In un altro momento parlerò dell’altra istituzione che completa sul piano ideologico la negazione della malattia e che fa quadrato attorno a questo stato di cose. Mi riferisco alla legge sugli amministratori di sostegno. Un paio di anni fa la giudice Gloria Carlesso parlò di un fabbisogno a Trieste di 25.000 amministratori di sostegno. Il dieci per cento della popolazione! Quasi il 50 per cento degli anziani. Se si pensa che un ads può vendere la casa a un anziano o altri beni immobili se lo ritiene opportuno (come peraltro è già accaduto) si intuisce il giro d’affari che sta dietro questa legge, anche se magari nelle intenzioni originarie poteva essere una buona cosa. Lancio una perla di riflessione: ma com’è che non si è mai voluto definire il concetto di “menomazione” che può dar luogo alla nomina da parte di un giudice dell’ads? In linea teorica anche un’unghia incarnita è una menomazione e il giudice potrebbe – data l’eccessiva discrezionalità della legge – decidere per l’assegnazione di un ads di fronte a una tale “menomazione”.

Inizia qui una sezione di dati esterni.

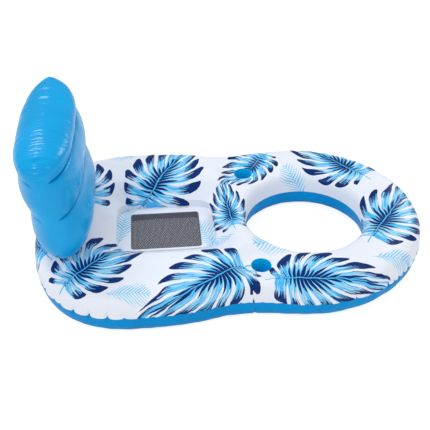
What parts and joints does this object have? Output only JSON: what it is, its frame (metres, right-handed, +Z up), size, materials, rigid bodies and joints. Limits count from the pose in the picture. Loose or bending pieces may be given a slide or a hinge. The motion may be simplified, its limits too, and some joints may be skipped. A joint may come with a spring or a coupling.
{
  "type": "inflatable pool chair",
  "caption": "Floating lounge chair of welded film with an air backrest, a mesh seat, a round leg opening in front and cup wells in both arms.",
  "frame": {"origin": "centre of the bounding box at its bottom, on the surface that the base lies on", "axes": "+X from the backrest to the leg opening, +Y to the sitter's left, +Z up"},
  "size_m": [1.6976, 1.0496, 0.7323],
  "materials": {
    "white_film": "semi-gloss",
    "blue_film": "semi-gloss",
    "deep_blue_film": "semi-gloss",
    "grey_mesh": "matte",
    "clear_film": "gloss"
  },
  "bodies": {
    "base": {"base_top_sheet": "white_film", "base_bottom_sheet": "deep_blue_film", "seat_floor_sheet": "white_film", "seat_mesh": "grey_mesh", "mesh_weld_frame": "clear_film", "cup_well_left": "deep_blue_film", "cup_well_right": "deep_blue_film", "chamber_wall_left": "clear_film", "chamber_wall_right": "clear_film", "backrest_hinge_strip": "blue_film", "rear_valve_flange": "white_film", "front_valve_flange": "deep_blue_film"},
    "backrest": {"backrest_front_sheet": "blue_film", "backrest_rear_sheet": "blue_film", "backrest_beam_lower": "clear_film", "backrest_beam_upper": "clear_film", "backrest_valve_flange": "blue_film"},
    "rear_stem": {"rear_valve_stem": "white_film", "rear_valve_flap": "clear_film"},
    "rear_plug": {"rear_valve_plug": "white_film"},
    "front_stem": {"front_valve_stem": "deep_blue_film", "front_valve_flap": "clear_film"},
    "front_plug": {"front_valve_plug": "deep_blue_film"},
    "backrest_stem": {"backrest_valve_stem": "blue_film", "backrest_valve_flap": "clear_film"},
    "backrest_plug": {"backrest_valve_plug": "blue_film"}
  },
  "joints": [
    {"name": "backrest_tilt", "type": "hinge", "parent": "base", "child": "backrest", "pos_m": [-0.6855, 0, 0.21149], "axis": [0, 1, 0], "range_deg": [-14, 20], "stiffness_Nm_per_rad": 40},
    {"name": "rear_stem_slide", "type": "slide", "parent": "base", "child": "rear_stem", "axis": [-0.2483, 0, 0.9687], "range_m": [0, 0.012]},
    {"name": "rear_plug_turn", "type": "hinge", "parent": "rear_stem", "child": "rear_plug", "pos_m": [-0.77699, 0.013, 0.19996], "axis": [-0.9687, 0, -0.2483], "range_deg": [0, 150]},
    {"name": "front_stem_slide", "type": "slide", "parent": "base", "child": "front_stem", "axis": [-0.0415, 0.9729, -0.2274], "range_m": [0, 0.012]},
    {"name": "front_plug_turn", "type": "hinge", "parent": "front_stem", "child": "front_plug", "pos_m": [0.35448, -0.25472, 0.07372], "axis": [0, -0.2276, -0.9737], "range_deg": [0, 150]},
    {"name": "backrest_stem_slide", "type": "slide", "parent": "backrest", "child": "backrest_stem", "axis": [-0.9945, 0.0065, -0.1044], "range_m": [0, 0.012]},
    {"name": "backrest_plug_turn", "type": "hinge", "parent": "backrest_stem", "child": "backrest_plug", "pos_m": [-0.82599, 0.00003, 0.33024], "axis": [0.0064, 1, 0.0007], "range_deg": [0, 150]}
  ]
}
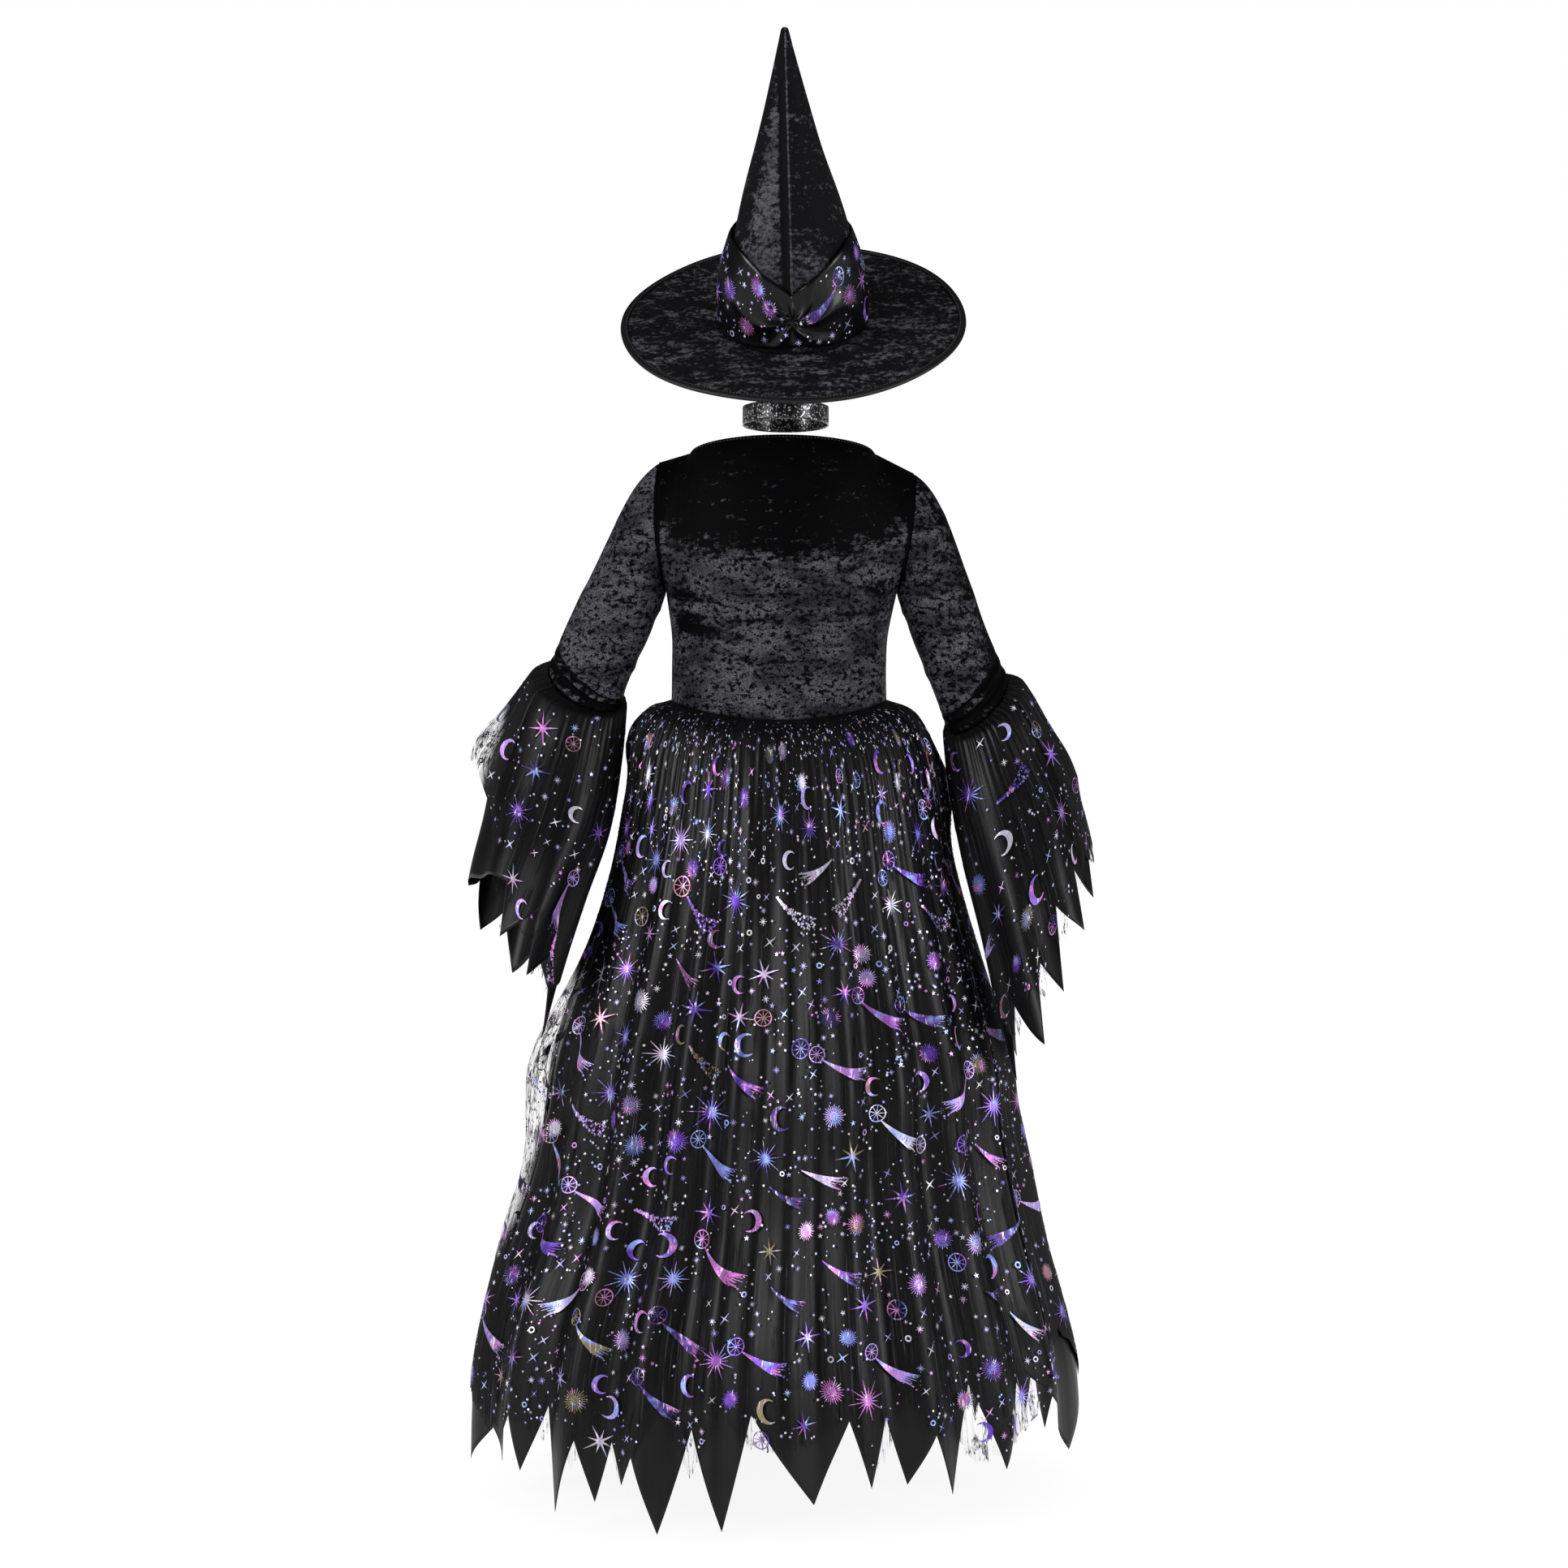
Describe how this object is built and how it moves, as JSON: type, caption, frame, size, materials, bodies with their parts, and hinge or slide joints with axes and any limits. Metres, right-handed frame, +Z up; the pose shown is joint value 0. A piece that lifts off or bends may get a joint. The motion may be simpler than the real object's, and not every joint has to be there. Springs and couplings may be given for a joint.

E’ arrivato il momento di tamponare le falle di un sistema a senso unico. Ritengo sia assolutamente necessaria la costituzione di un’associazione radicale di stampo antibasagliano e antipsichiatrico che permetta di mostrare un altro punto di vista sul tema perché mai come in questo caso la dialettica è tanto importante. Un’associazione che miri oltretutto a mettere un freno all’associazionismo parolaio e predatorio di sinistra e che appoggi la riforma della sanità soprattutto là dove si voglia dare la possibilità ai giovani psicotici di essere curati con efficienza ed efficacia e non con superstizioni che li portano alla zombizzazione forzata. Se non altro i cittadini potranno sentire un’altra campana dato che da anni non si fa altro che glorificare Basaglia e la psichiatria di Trieste.
Sul nostro quotidiano Il Piccolo non c’è giorno che non ci sia un’autocelebrazione dei fantomatici grandi risultati della nostra psichiatria. Risultati che non solo non ci sono ma che se appena si andasse ad analizzarli si scoprirebbe che la realtà è diametralmente opposta. L’adozione di metodi scientifici, di protocolli, di obiettivi idonei alla verifica e al confronto serve anche ad evitare l’eccessiva discrezionalità con la quale taluni soggetti utilizzano la psichiatria per praticare favoritismi e indulgenze a spese della società. E’ già avvenuto, sta avvenendo e continuerà se non ci mettiamo un freno. Bisogna fare in modo che la scienza e la ragione riprendano il loro cammino.